It's so easy to get caught up in life especially when it's busy. You know that "AHHHH..... I have so much to do and so much on my mind and I don't know where to start." feeling?

I have to really work hard at keeping perspective. It does not come easy to me. Learning not to sweat the small stuff, keeping eternal things in the forefront, living a life of thankfulness and resting in the Lord for every detail in our lives is what I strive and long for.    

Perspective was given to me this morning. All of those things on my giant list and the pressures that I woke up thinking about disappeared when I read that a little girl we have loved and prayed for for many years just got cancer for the 3rd time. 

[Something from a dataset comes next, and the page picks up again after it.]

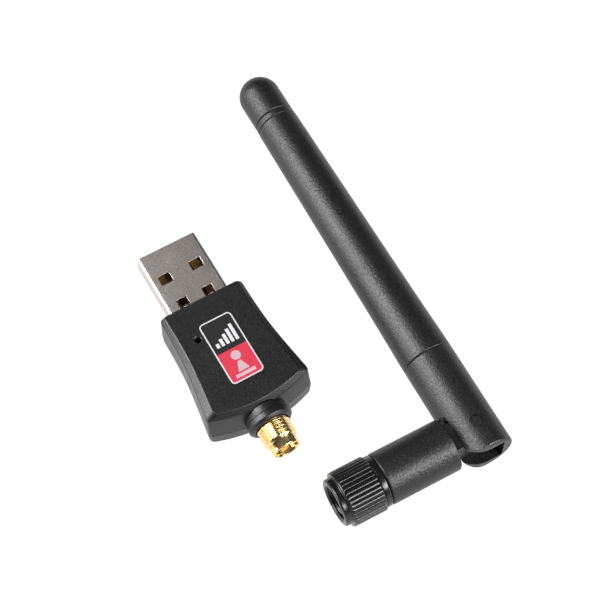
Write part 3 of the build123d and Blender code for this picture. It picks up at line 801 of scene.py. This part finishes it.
label_low, label_high = corner_points("label")
low_margin = Vector((0.36, 0.33, 0))
high_margin = Vector((0.29, 0.15, 0))
label_low -= low_margin
label_high += high_margin
label_middle = (label_low + label_high) / 2
label_size = label_high - label_low

bm = bmesh.new()
stack(bm, [
    case_ring(bm, 0.0, 0.40, 0.40, 0.34, 0.36, 1.2, 0.5),
    case_ring(bm, 0.1, 0.22, 0.22, 0.15, 0.14, 1.2, 0.6),
    case_ring(bm, 0.4, 0.08, 0.08, 0.04, 0.04, 1.2, 0.8),
    case_ring(bm, 1.6, 0.04, 0.04, 0.05, 0.02),
    case_ring(bm, parting - 0.10, 0.0, 0.0, 0.0, 0.0),
    case_ring(bm, parting - 0.03, 0.10, 0.10, 0.10, 0.10),
    case_ring(bm, parting - 0.3, 1.2, 1.2, 1.2, 1.2, 0.9, 0.6),
    case_ring(bm, 1.1, 1.5, 1.5, 1.5, 1.3, 0.9, 0.6),
])
bm = carve(bm, plug_slot(), jack_hole(), pry_notch())
add_piece("lower_shell", bm, dongle, "adapter", ["case_bottom"], case_plastic, crease=40)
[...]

This is not my first post about Kate and some people may not understand why I feel such love for them when I don't even know them.  Micah and Kate had cancer the first time and relapsed in close proximity. I have only emailed with her maybe two times and she probably has no idea who I am anymore. But through her writing on her Caringbridge page she encouraged and pushed me on with her words many times. Her honesty and transparency is a beautiful thing. The way she trusts in the Lord is a blessing to me. We are sisters in Christ and I 'get' where they have been. Those two things bind together. 

This post was in my email this morning...

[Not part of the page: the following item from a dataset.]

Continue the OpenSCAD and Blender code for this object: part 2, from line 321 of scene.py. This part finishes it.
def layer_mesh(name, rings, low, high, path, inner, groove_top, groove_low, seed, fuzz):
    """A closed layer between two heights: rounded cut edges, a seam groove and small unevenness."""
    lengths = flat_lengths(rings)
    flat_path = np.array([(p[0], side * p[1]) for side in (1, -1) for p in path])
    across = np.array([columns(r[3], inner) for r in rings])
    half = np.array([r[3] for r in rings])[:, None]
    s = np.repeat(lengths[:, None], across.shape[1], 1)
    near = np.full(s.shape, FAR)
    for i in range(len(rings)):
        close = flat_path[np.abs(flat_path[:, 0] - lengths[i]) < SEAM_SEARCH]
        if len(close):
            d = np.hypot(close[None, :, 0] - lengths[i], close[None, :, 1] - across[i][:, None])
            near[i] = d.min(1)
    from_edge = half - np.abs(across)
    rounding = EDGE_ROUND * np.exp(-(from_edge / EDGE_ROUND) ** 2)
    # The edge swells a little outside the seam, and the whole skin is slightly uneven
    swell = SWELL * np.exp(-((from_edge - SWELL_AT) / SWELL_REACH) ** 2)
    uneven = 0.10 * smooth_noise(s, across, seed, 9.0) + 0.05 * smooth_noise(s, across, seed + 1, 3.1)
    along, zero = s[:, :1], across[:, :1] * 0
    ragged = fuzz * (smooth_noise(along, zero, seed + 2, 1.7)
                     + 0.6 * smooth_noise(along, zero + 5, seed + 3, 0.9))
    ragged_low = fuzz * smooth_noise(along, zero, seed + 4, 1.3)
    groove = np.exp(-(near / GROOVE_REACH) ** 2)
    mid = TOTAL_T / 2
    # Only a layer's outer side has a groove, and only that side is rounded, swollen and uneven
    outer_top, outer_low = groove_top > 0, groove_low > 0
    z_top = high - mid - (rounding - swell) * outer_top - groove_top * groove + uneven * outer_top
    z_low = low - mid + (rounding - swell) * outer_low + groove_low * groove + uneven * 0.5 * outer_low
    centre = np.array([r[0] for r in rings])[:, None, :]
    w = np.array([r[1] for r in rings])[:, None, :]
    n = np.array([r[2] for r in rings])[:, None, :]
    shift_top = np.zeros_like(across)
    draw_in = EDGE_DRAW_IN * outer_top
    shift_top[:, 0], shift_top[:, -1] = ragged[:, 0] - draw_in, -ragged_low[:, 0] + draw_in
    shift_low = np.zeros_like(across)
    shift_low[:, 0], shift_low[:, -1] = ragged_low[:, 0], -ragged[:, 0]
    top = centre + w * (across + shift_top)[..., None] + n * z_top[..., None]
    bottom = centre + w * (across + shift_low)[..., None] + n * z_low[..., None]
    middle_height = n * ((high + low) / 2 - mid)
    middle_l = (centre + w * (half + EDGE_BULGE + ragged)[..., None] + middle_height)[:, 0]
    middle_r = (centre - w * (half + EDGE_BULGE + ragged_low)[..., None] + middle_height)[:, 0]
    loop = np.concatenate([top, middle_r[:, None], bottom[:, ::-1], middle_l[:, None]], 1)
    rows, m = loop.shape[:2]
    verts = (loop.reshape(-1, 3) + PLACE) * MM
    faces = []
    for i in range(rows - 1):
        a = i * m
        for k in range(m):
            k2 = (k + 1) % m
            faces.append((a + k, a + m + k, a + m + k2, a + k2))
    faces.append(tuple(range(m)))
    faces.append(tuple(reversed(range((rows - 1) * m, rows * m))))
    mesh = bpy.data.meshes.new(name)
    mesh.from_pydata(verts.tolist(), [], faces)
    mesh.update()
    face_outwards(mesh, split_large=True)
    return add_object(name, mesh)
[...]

"Never in my life did I think I would write these words for the third time. Our Kate has relapsed yet again with brain cancer. Utterly horrific. 

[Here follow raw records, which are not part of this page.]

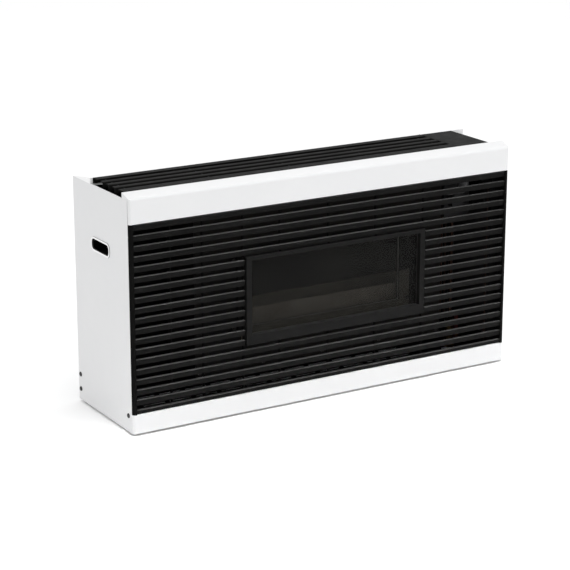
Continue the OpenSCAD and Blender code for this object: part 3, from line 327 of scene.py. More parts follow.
# painted shade: a darker, less shiny copy of the black enamel for parts in shade: corner stiles, grille ribs
# and rails, hand slot cups
finishes["shaded_black"] = newMaterial("shadedBlackEnamel", grainSkin, {
    "Colour": (0.0035, 0.0035, 0.0034, 1), "Cloud Colour": (0.006, 0.0058, 0.0055, 1), "Cloud Size": 18.0,
    "Cloud Amount": 0.8, "Gloss Low": 0.55, "Gloss High": 0.7, "Grain Size": 1500.0, "Grain Depth": 0.2},
    dustAndHighlight=0.02, Specular_IOR_Level=0.02)
finishes["black_sheet"] = newMaterial("blackSatinEnamel", grainSkin, {
    "Colour": (0.0055, 0.0055, 0.0054, 1), "Cloud Colour": (0.0085, 0.0083, 0.008, 1), "Cloud Size": 18.0,
    "Cloud Amount": 0.8, "Gloss Low": 0.45, "Gloss High": 0.58, "Grain Size": 1500.0, "Grain Depth": 0.2},
    dustAndHighlight=0.03, Specular_IOR_Level=0.06)
finishes["deck_sheet"] = newMaterial("deckEnamel", grainSkin, {
    "Colour": (0.0045, 0.0045, 0.0044, 1), "Cloud Colour": (0.0085, 0.0083, 0.008, 1), "Cloud Size": 22.0,
    "Cloud Amount": 0.9, "Gloss Low": 0.62, "Gloss High": 0.8, "Grain Size": 700.0, "Grain Depth": 0.3},
    dustAndHighlight=0.04, Specular_IOR_Level=0.03)
# painted highlight: the dust here is set so the blade tops read as bright lit lines
finishes["louvre_sheet"] = newMaterial("louvreEnamel", grainSkin, {
    "Colour": (0.0035, 0.0035, 0.0034, 1), "Cloud Colour": (0.0065, 0.0063, 0.006, 1), "Cloud Size": 18.0,
    "Cloud Amount": 0.8, "Gloss Low": 0.45, "Gloss High": 0.6, "Grain Size": 1500.0, "Grain Depth": 0.2},
    dustAndHighlight=0.25, Specular_IOR_Level=0.045)
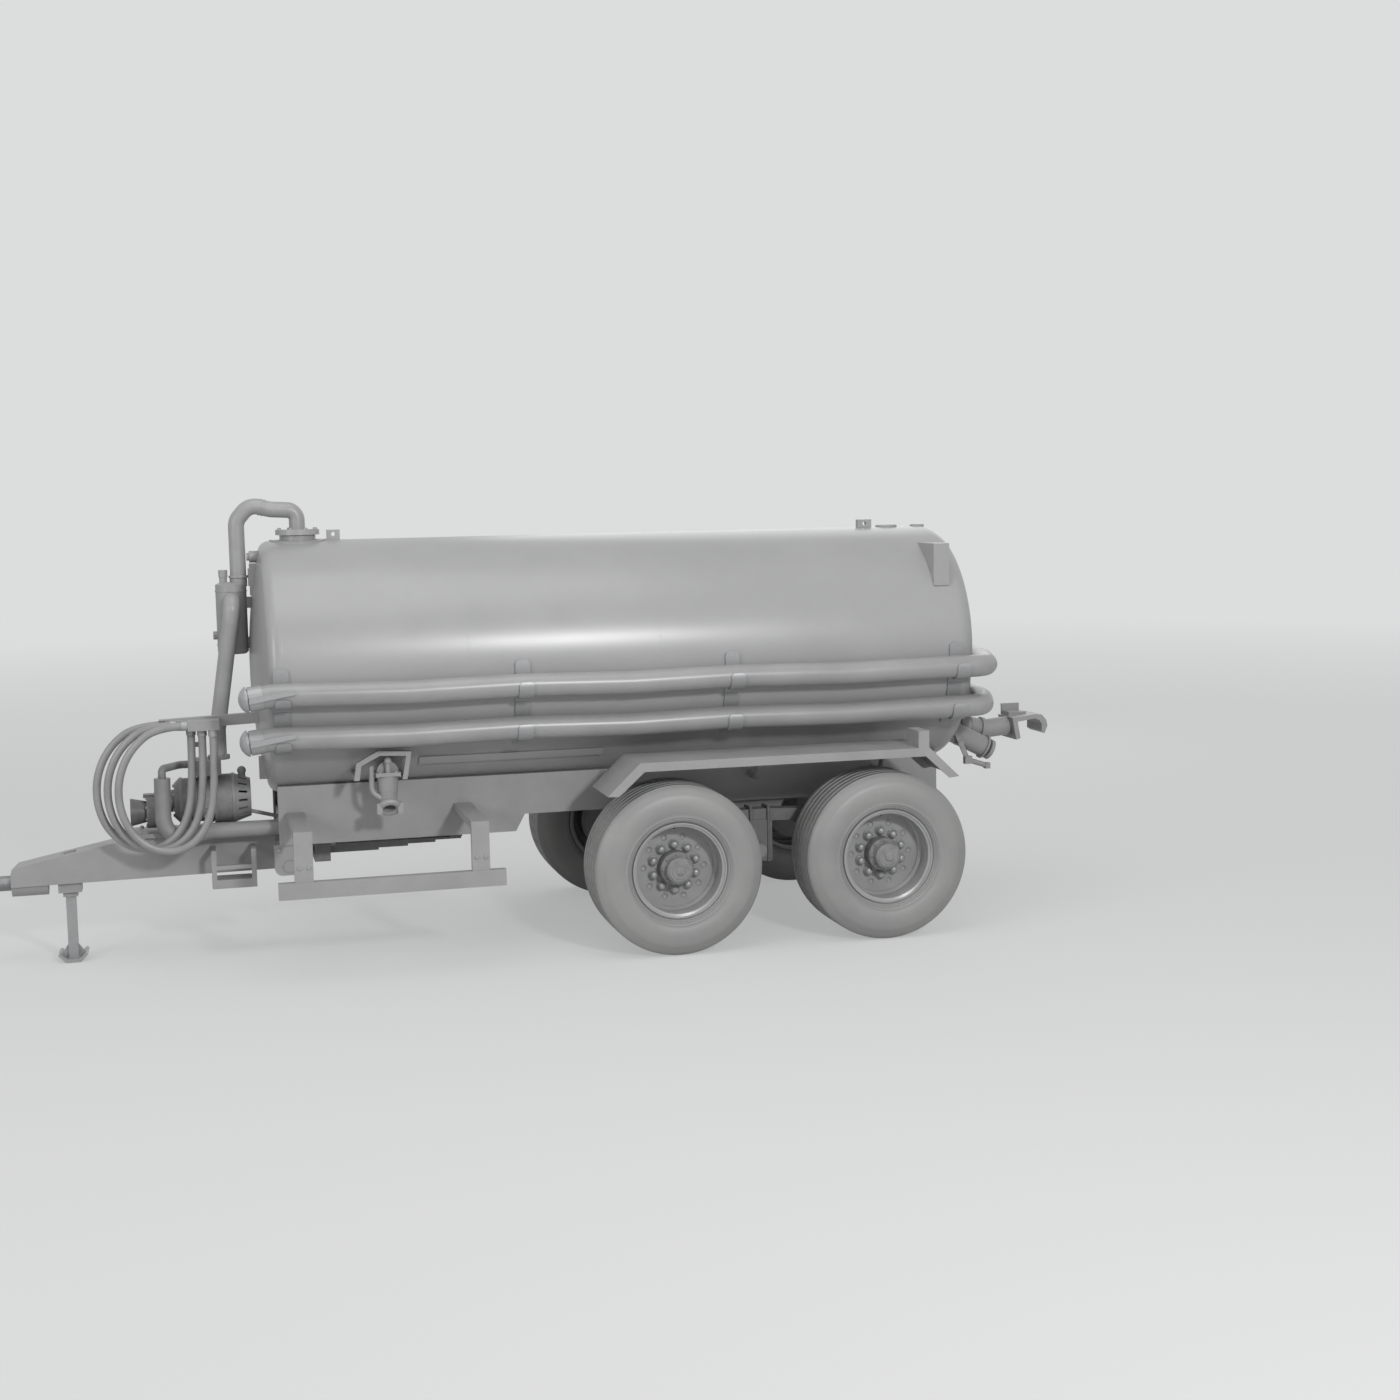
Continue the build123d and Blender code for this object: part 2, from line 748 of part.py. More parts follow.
gearbox_length = 110
gearbox_radius = 105
pto_radius = 17.45
pto_length = 85
gearbox_z = pump_axis_z - 60
gearbox_front_x = pump_front_x - gearbox_length - 60
gearbox_rear_x = gearbox_front_x + gearbox_length
gearbox_neck_radius = 70
gearbox = rod((gearbox_front_x, 0, gearbox_z), (gearbox_rear_x, 0, gearbox_z), gearbox_radius)
gearbox += rod((gearbox_rear_x - 1, 0, pump_axis_z), (pump_front_x, 0, pump_axis_z), gearbox_neck_radius)
# oil filler block on the gearbox
oil_block_half = 38
oil_block_top_z = gearbox_z + gearbox_radius + 6
gearbox += block(
    gearbox_front_x - 20, gearbox_front_x + 48, -oil_block_half, oil_block_half, gearbox_z + 92, oil_block_top_z
)
gearbox += rod((gearbox_front_x - pto_length, 0, gearbox_z), (gearbox_front_x + 1, 0, gearbox_z), pto_radius)
save("pump_gearbox", gearbox)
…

I don't have the need or desire to say much tonight. She is going for a CT scan at some point tonight, and a lumbar puncture tomorrow at 12:30pm to check for cancer in her spinal fluid. 

We meet with a neurosurgeon early in the morning. They would like to operate soon. Devastating. We do not know if removing the tumor would help relieve the seizures or not. 

The prayers, well they won't even come tonight. But God is well aware of the silent pleas of the broken hearted. We knows He hears. We pray He would be abundantly merciful to our precious little girl, as her heart and life are so very delicate."

(HERE is a link to her site if you would like to read.)    

There really are no words that feel adequate to explain the sorrow they must feel. 'The 3rd time' sends fear prickles down my spine.  I know that the Lord is sovereign. His plan is perfect. Kate and her family are exactly where He wants them for His purpose. The Lord is merciful and gracious. He gives abundant strength. I know that those truths will be a comfort for them.  But the pain is still excruciating. I know that it's the kind of pain that makes your heart hurt physically. The road of suffering they were just put on can be overwhelming, no matter how much you trust.  

It is also a reminder to all of us that life can change in an instant and not to take for granted the every day life that we tend to rush through. I always think because our lives have changed in an instant more than once that we will never forget to be thankful for the small things. I do forget.

Taking your kids to school, teaching them school, making lunches, cleaning bathrooms, kissing your husband goodbye and feeling him close, sorting all those socks, visiting grand parents, cooking supper for your family, listening to the happy or not so happy chaos of 5 kids running around and tucking them all into their beds each night are things we should not look past. 

On every 'today', we should thank the Lord for the precious gift of the mundane and pray for those who are acutely experiencing the brokenness of this world.